When asked about their expectations and concerns for the coming year, despite the downturn in billings, firm leaders remained largely optimistic about 2023, with 63% expecting it to be a good to great year for their firm. Just 16% expect it to be a challenging or disastrous year, while 21% think that it will be a more mixed, or so-so year. However, some firms were more concerned. One quarter of firms located in the Northeast, and 25% of firms with annual billings of less than $1 million, expect 2023 to be challenging or disastrous. On the other hand, 68% of firms located in the Midwest, and 70% of firms with annual billings of $1 million or more, expect a good or great 2023.

    

The overall list of the top business concerns for the coming year for architecture firms is largely the same for 2023 as it was for 2022. Coping with volatile construction/building materials costs and availability and increasing firm profitability remained the top two issues, selected by 26% and 25% of responding firms, respectively. Increasing profitability is almost always one of the top concerns for firm leaders, regardless of what else is occurring in the economy at that time. Following those two concerns are ones about staffing: 20% indicated that finding candidates to fill key positions at their firm is one of their biggest concerns for 2023, while 17% selected filling open staff positions, and 10% selected retaining current staff. Issues related to running their firm were also high on the list, notably dealing with ownership transition issues, and managing the cost of running the firm/maintaining competitive salaries.
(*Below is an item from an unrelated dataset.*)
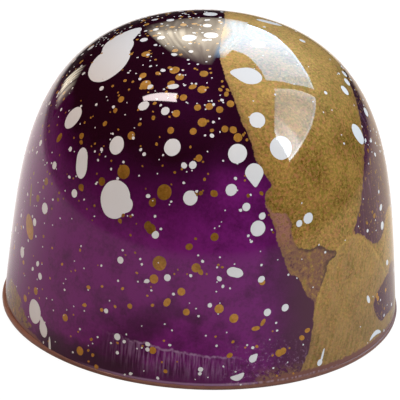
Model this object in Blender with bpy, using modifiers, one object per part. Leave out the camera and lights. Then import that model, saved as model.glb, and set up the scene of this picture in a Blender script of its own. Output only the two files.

And while 48% of responding firm leaders indicated that increasing the long-term commitment of younger staff to the profession is a major issue, just 6% selected it as one of their top concerns for 2023.

    

While there were some firms that indicated that issues like increasing firm work on existing buildings and implementing new project delivery methods are a major concern at their firm for the coming year, fewer than 1% of respondents selected those issues as one of their top concerns for the coming year. In addition, more than 60% of respondents indicated that issues like managing possible merger and acquisition activity and managing a portion of the workforce that stays remote permanently are not a concern at all at their firms.